No Waiver; Severability. No term of this Agreement shall be deemed waived, and no breach consented to unless such waiver or consent is made in writing and signed by both parties. If any term of this Agreement is held to be invalid or unenforceable, then the remaining provisions shall remain in full force and effect. The parties will renegotiate in good faith any such invalidated term.

12.4

Relationship of the Parties. Nothing in this Agreement shall constitute the parties as partners, joint venturers or agents for the other. No party shall have any authority to bind the other legally or equitably by contract, admission, acknowledgement, undertaking or in any other manner

12.5 Entire Agreement.

This Agreement constitutes the entire agreement of the parties and supersedes all prior agreements, understandings and negotiations related to the subject matter herein. This Agreement may not be changed or modified in any way subsequent to the date of execution hereof except in writing signed by both parties.

12.6 Costs, Expenses and Attorneys' Fees.

If either party commences any action or proceeding against the other party to enforce or interpret this Agreement, the prevailing party in such action or proceeding shall be entitled to recover from the other party the actual costs, expenses and attorneys' fees, incurred by such prevailing party in connection with such action or proceeding.

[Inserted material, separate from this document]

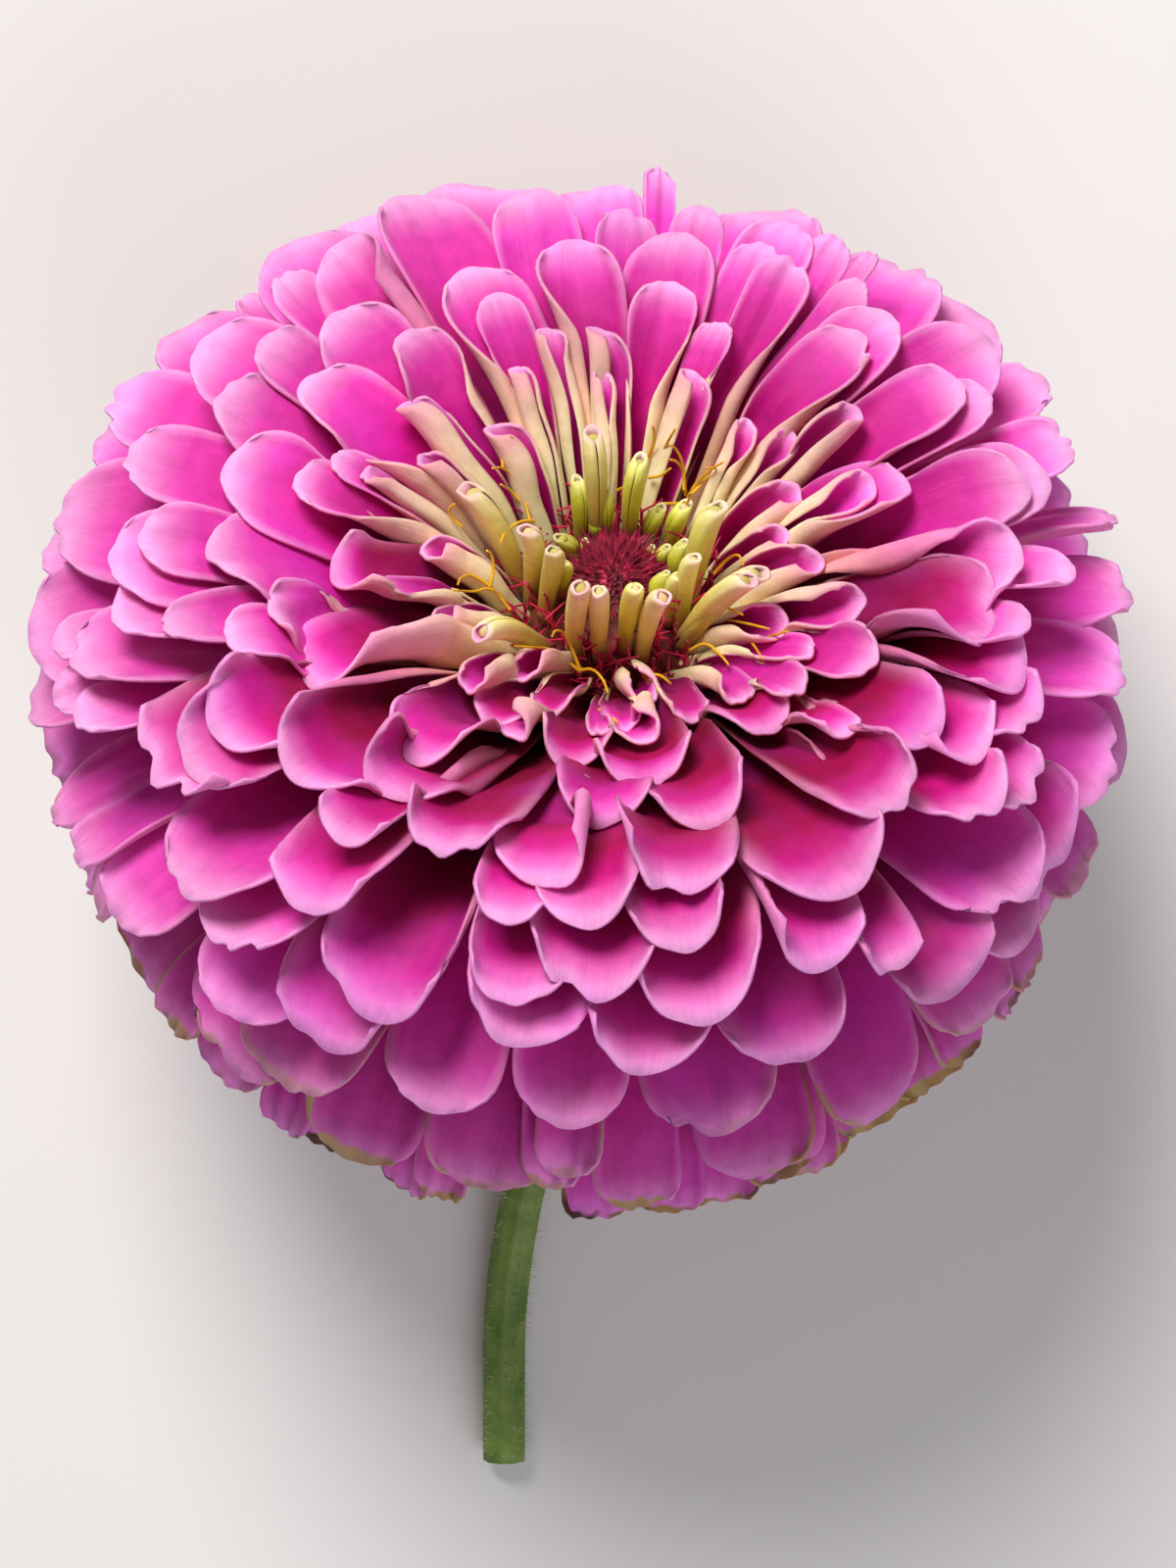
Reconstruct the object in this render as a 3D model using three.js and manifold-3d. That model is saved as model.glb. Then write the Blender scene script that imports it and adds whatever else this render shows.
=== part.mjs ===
// A double zinnia, picked with a short stem and laid down: the head leans on its lowest ray florets and
// the stem curves from under it to the surface. Millimetres, +Z up, the stem's cut end towards -Y.
//
// The head is worked out in its own frame: z runs along the flower's axis, the origin is the middle of
// the disc, and a place on it is a radius r, a height t along the axis and an azimuth. Every floret's
// place comes from one rule, the golden angle, and its small differences from a seeded draw.
import * as THREE from 'three';
import { mergeVertices } from 'three/addons/utils/BufferGeometryUtils.js';
import Module from 'manifold-3d';

const wasm = await Module();
wasm.setup();

const degrees = THREE.MathUtils.degToRad;
const mix = THREE.MathUtils.lerp;

// The pose of the head.
const AXIS_TILT = degrees(45); // the flower's axis above the surface
const DISC_HEIGHT = 57; // the disc's middle above the surface
const DISC_FORWARD = 31; // the disc's middle forward of the footprint's middle
const DISC_SIDE = 3.7; // and to its right
const GOLDEN_ANGLE = degrees(137.508);
const SEAT_GAP = 0.3; // between one piece and the next that carries it

// The dome that the ray florets' tips lie on: a quarter ellipse above its widest ring and one below.
const DOME_MIDDLE_R = 33;
const DOME_REACH = 22.5;
const DOME_MIDDLE_T = -13;
const DOME_RISE = 28;
const DOME_DROP = 39;
const DOME_FIRST = degrees(-12); // angle round the profile from straight up
const DOME_LAST = degrees(139);
const DOME_LEAN = 0.06; // how much longer the florets on the left are, and shorter on the right
const DOME_DIP = 3; // how deep the crown sinks round the eye
const DOME_SAG = 8; // and how much deeper on its upper side, where the florets aren't held up

// The receptacle, the hidden core that every ray floret grows from.
const CORE_TOP = -8.5;
const CORE_BOTTOM = -28.2;
const CORE_RADIUS = 10.6;

const ROOT_SUNK = 1.8; // how deep a floret's root sits in the core

const RAY_THICK = 0.62;
const INNER_RAYS = 28; // the narrow channelled florets round the eye
const YOUNG_FLORETS = 38; // the rolled ones, still shut
const DISC_RADIUS = 4.9;
const CHAFF_TIPS = 34;

// Under the head: the cup, its bracts in three rows from the lowest up, and the stem.
const CUP_TOP = CORE_BOTTOM - SEAT_GAP;
const CUP_BOTTOM = -40.5;
const BRACT_THICK = 0.8;
const BRACTS_IN_ROW = 8;
const BRACT_ROWS = [
  { root: [4.4, -38.8], tip: [9.4, -34.4], width: 5.6 },
  { root: [6.6, -36.8], tip: [11.4, -31.4], width: 7 },
  { root: [8.6, -34.4], tip: [12.4, -28.9], width: 8.4 },
];
const STEM_RADIUS = 2.4;
const STEM_SWELL = 0.7; // the stem is this much thicker just under the cup
const STEM_BEND_RADIUS = 84;
const STEM_LYING = 14; // the straight run along the surface
const STEM_DRIFT = 12; // to the left on its way to the cut end

const ROUND_SIDES = 16; // of every turned body of the head

// A repeatable draw from 0 to 1 for floret `index`; `kind` separates the draws of one floret.
function draw(index, kind) {
  const wave = Math.sin(index * 12.9898 + kind * 78.233 + 4.1) * 43758.5453;
  return wave - Math.floor(wave);
}
const vary = (index, kind) => 2 * draw(index, kind) - 1;

function smoothstep(from, to, x) {
  const k = Math.min(1, Math.max(0, (x - from) / (to - from)));
  return k * k * (3 - 2 * k);
}

const headUp = (p) => DISC_HEIGHT + p.z * Math.sin(AXIS_TILT) - p.y * Math.cos(AXIS_TILT);

// Moves a point of the head's frame along the world's own axes.
function shift(p, forward, up) {
  p.y += forward * Math.sin(AXIS_TILT) - up * Math.cos(AXIS_TILT);
  p.z += forward * Math.cos(AXIS_TILT) + up * Math.sin(AXIS_TILT);
  return p;
}

// A floret that reaches the surface bends there and lies along it. Returns true where it does.
function press(p, height) {
  const depth = height - headUp(p);
  if (depth <= 0) return false;
  shift(p, depth, depth);
  return true;
}

// --- one floret ---------------------------------------------------------------------------------

// The midrib is a quadratic curve in the (r, t) plane from root over knee to tip.
function midrib(floret, u) {
  const { root, knee, tip } = floret;
  const point = root.clone().multiplyScalar((1 - u) ** 2)
    .addScaledVector(knee, 2 * u * (1 - u)).addScaledVector(tip, u * u);
  const along = knee.clone().sub(root).multiplyScalar(1 - u)
    .addScaledVector(tip.clone().sub(knee), u).normalize();
  return { point, along };
}

// The outline of a ray: a narrow claw that widens to a broad, rounded end.
function halfWidth(floret, u) {
  const grown = mix(floret.claw, 1, smoothstep(0.1, 0.68, u));
  const end = Math.max(0, (u - 0.7) / 0.3);
  return 0.5 * floret.width * grown * Math.sqrt(1 - 0.84 * end * end);
}

// A place on the floret's middle surface, u from claw to tip and v from edge to edge, and its normal.
function onFloret(floret, u, v) {
  const { point, along } = midrib(floret, u);
  const half = halfWidth(floret, u);
  const turn = Math.max(0.02, mix(floret.cup, floret.tipCup, u));
  const across = half * Math.sin(turn * v) / turn;
  const lift = half * (1 - Math.cos(turn * v)) / turn;
  const roll = floret.roll * u;
  const side = across * Math.cos(roll) - lift * Math.sin(roll) + floret.sway * u * u;
  const up = across * Math.sin(roll) + lift * Math.cos(roll);
  const c = Math.cos(floret.azimuth);
  const s = Math.sin(floret.azimuth);
  const r = point.x - up * along.y;
  const t = point.y + up * along.x;
  const place = new THREE.Vector3(r * c - side * s, r * s + side * c, t);
  const nr = -along.y * Math.cos(roll);
  const normal = new THREE.Vector3(
    nr * c + Math.sin(roll) * s, nr * s - Math.sin(roll) * c, along.x * Math.cos(roll));
  return { place, normal };
}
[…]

12.7 Governing Law and Choice of Forum.

The official text of this Agreement shall be in the English language, and such English text shall be controlling in all respects, notwithstanding any translation hereof required under the laws or regulations of the Territory. This Agreement shall be governed and construed in accordance with the substantive laws of Denmark, without reference to conflict of laws principles and excluding the United Nations Convention on Contracts for the International Sale of Goods. Any legal action or proceeding arising out of or in connection with this Agreement shall be brought solely in the courts of Copenhagen, Denmark and may be brought in no other forum. The parties hereby submit for all purposes to the jurisdiction of each such court.

12.8 Notices.

Any notice required or permitted under this Agreement shall be given in writing to the other party at the address set forth above and shall be deemed given when 1) sent by certified mail, return receipt requested; 2) sent by facsimile, with confirmation receipt; or 3) sent by recognized international courier service. Notices to NorthGRC shall have a copy sent to: NorthGRC A/S, Denmark.